Brokamp: On Cyber Monday. We're not sure I got an actual ticket, but I hope so. I only had six minutes to decide! I had to buy it!

Southwick: There we are. Your ticket does work. There we are waiting, and you decide you want some popcorn. They only offer two sizes. The small is $2.00 and the large is $7.00. And you're like, "Ugh! You know what? A small is enough. I'm just going to get the $2.00 one, because you're Bro." Well, it's a pretty big price difference, so you're just going to be like, "Well, whatever."

Let's say, though, that they offer a small for $2.00, a medium for $7.00, and then a large for $8.00. You're going to look at the prices, now, and you're going to be like, "Well, for just a dollar more, I can have a large popcorn."

This is like a classic example. Another example comes from Williams-Sonoma (NYSE: WSM) and the bread maker. Bread makers were a pretty big deal in the '90s.

Brokamp: Huge deal.

Southwick: But before they were a big deal, Williams-Sonoma were the first ones to create the bread maker. They put it on the market for the first time. They decided to price it at $275, but no one bought it, even though we all love bread. Who doesn't love fresh baked bread?

A research firm told them, "You should make a slightly better, bigger bread maker and retail it at twice the price." And sales took off for the original bread maker. For the lower-priced bread makers because people saw the more expensive bread maker, and it gave them a reference point for how much a bread maker should be worth, and they were like, "Well, we'll just go for the cheaper one."

Another example of this is the Neiman Marcus Christmas catalog. The Christmas book. Neiman Marcus has pretty expensive stuff, whether you're aware of that or not. Like $300 rabbit fur earmuffs.

See who's saying "oh, my goodness" to that. Well, an aspect of the Neiman Marcus catalog every year is its fantasy gift section. One example is a private New Year's Eve party for 300 people in the Knickerbocker Hotel for $1.6 million.

Brokamp: They put it in a catalog?

Southwick: Yeah, they put it in a catalog, so it's like crazy stuff.
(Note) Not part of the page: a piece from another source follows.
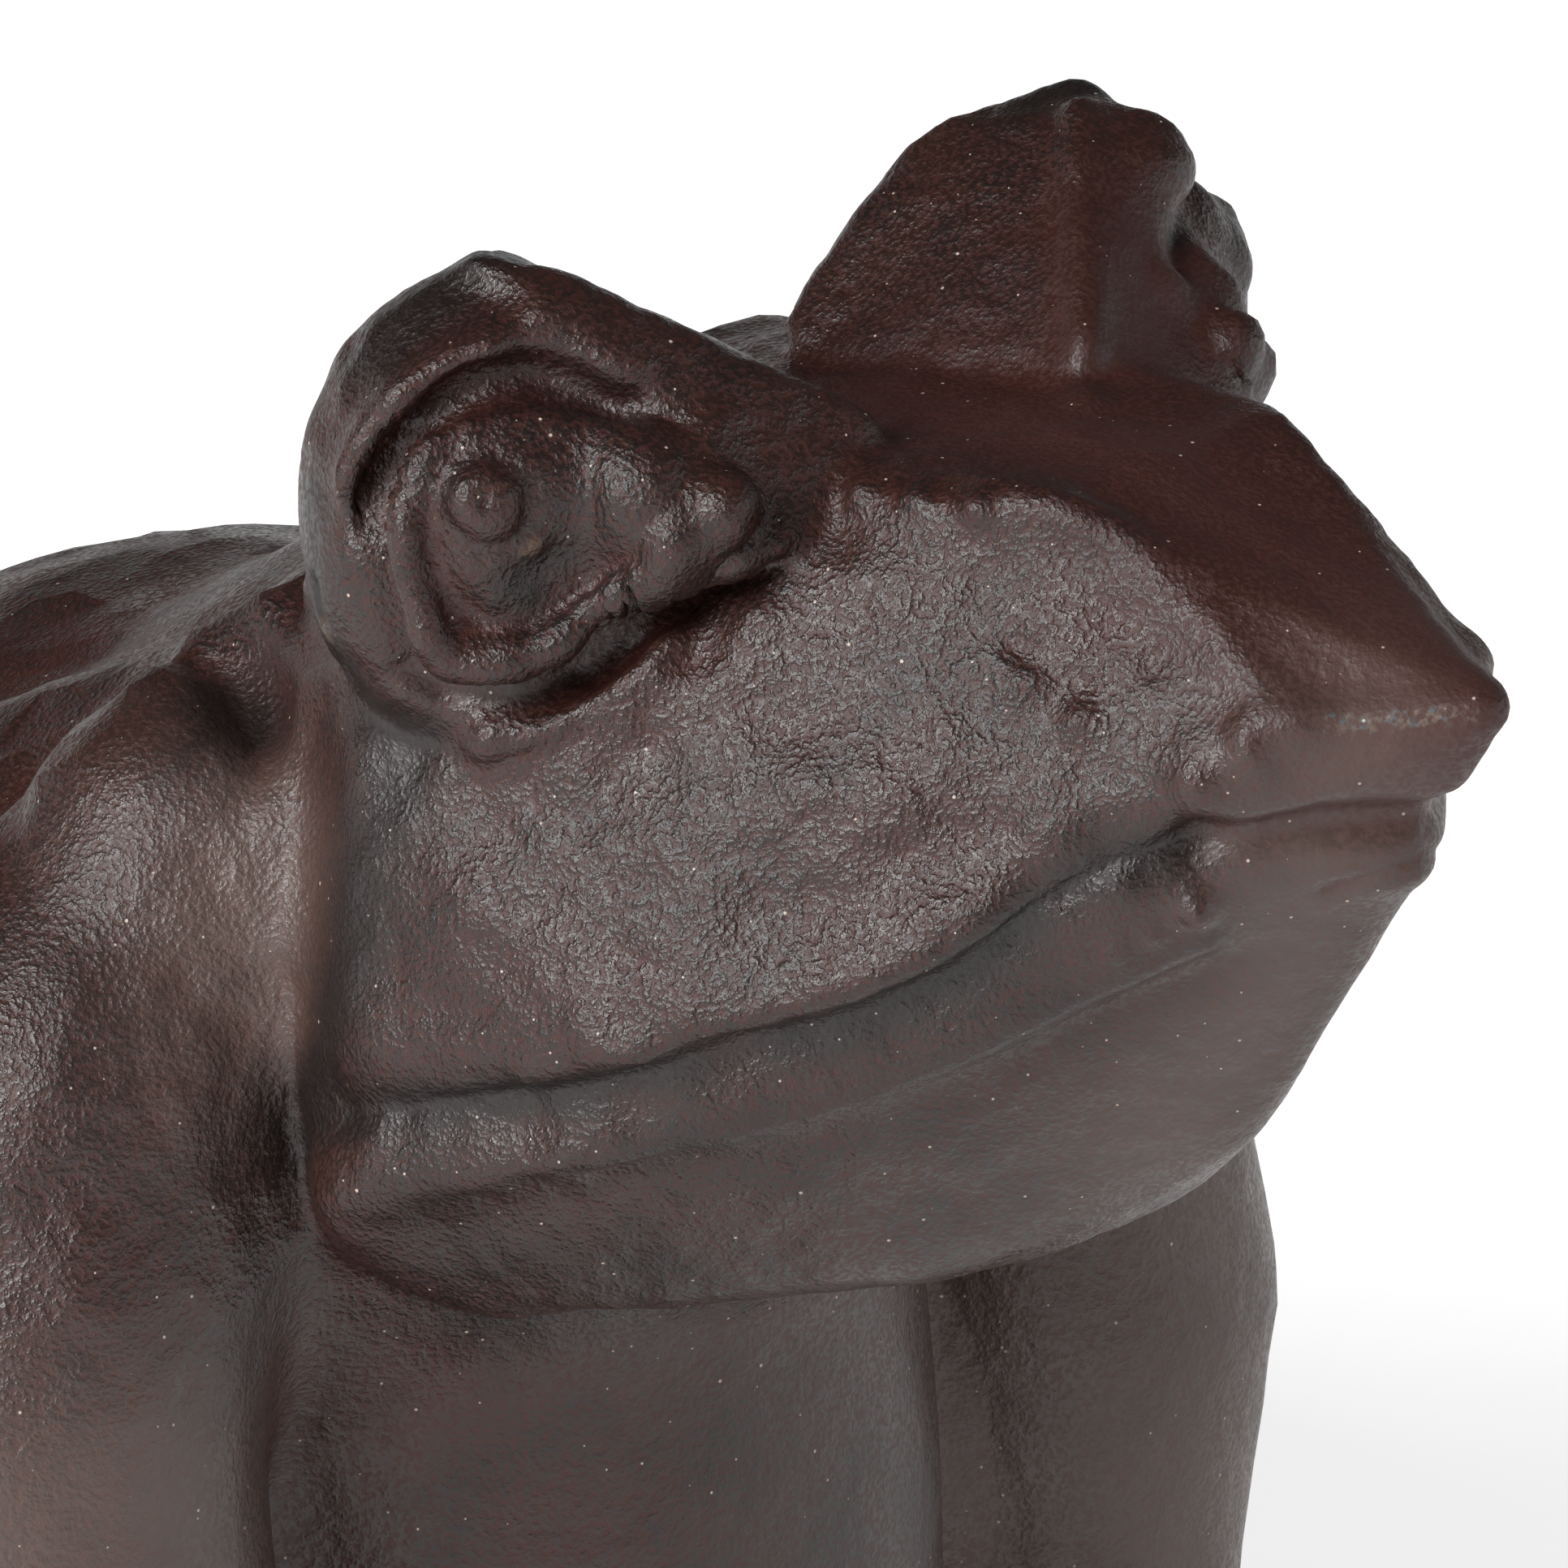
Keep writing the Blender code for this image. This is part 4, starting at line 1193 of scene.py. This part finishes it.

I also have a side note, here. Do you think I can say "FU" in our podcast, because I don't think I have ever said FU to a catalog? So, there's all these extravagant gifts -- less than a dozen of them. They describe the gift and then in the catalog they say, "Here's the feel-good factor." You're supposed to think, "Here's the charitable aspect of it."

One of the things for sale is a pair of Rolls-Royces for $900,000. The feel-good factor is that a whopping $1,000 of your purchase is going to go to a Neiman-Marcus foundation. If making a donation of $1,000 after buying $900,000 worth of Rolls-Royces makes you feel good, you're a horrible person. If you want to buy a nice car, fine. Buy a Rolls-Royce. But don't put yourself on Santa's good list because $1,000 of your purchase went to a charity -- 0.001%. That's how the math works out. Ugh! That's a side note but I thought it was worth mentioning.

The psychology at work, here, is that it does provide PR. It's like, "Oh, I can't believe all these amazing" -- that's crazy. That's outrageous. There's a PR reason why they do this, but if you're flipping the pages of the Neiman-Marcus catalog, after you've considered spending $1.3 million on a New Year's Eve party, suddenly the $300 [rabbit] fur earmuff doesn't seem so extravagant. They seem much more reasonable.

Another common use of the decoy effect is the upsell. For just a little bit more, you can have... the decoy effect is everywhere. You're going to see it a lot in pricing.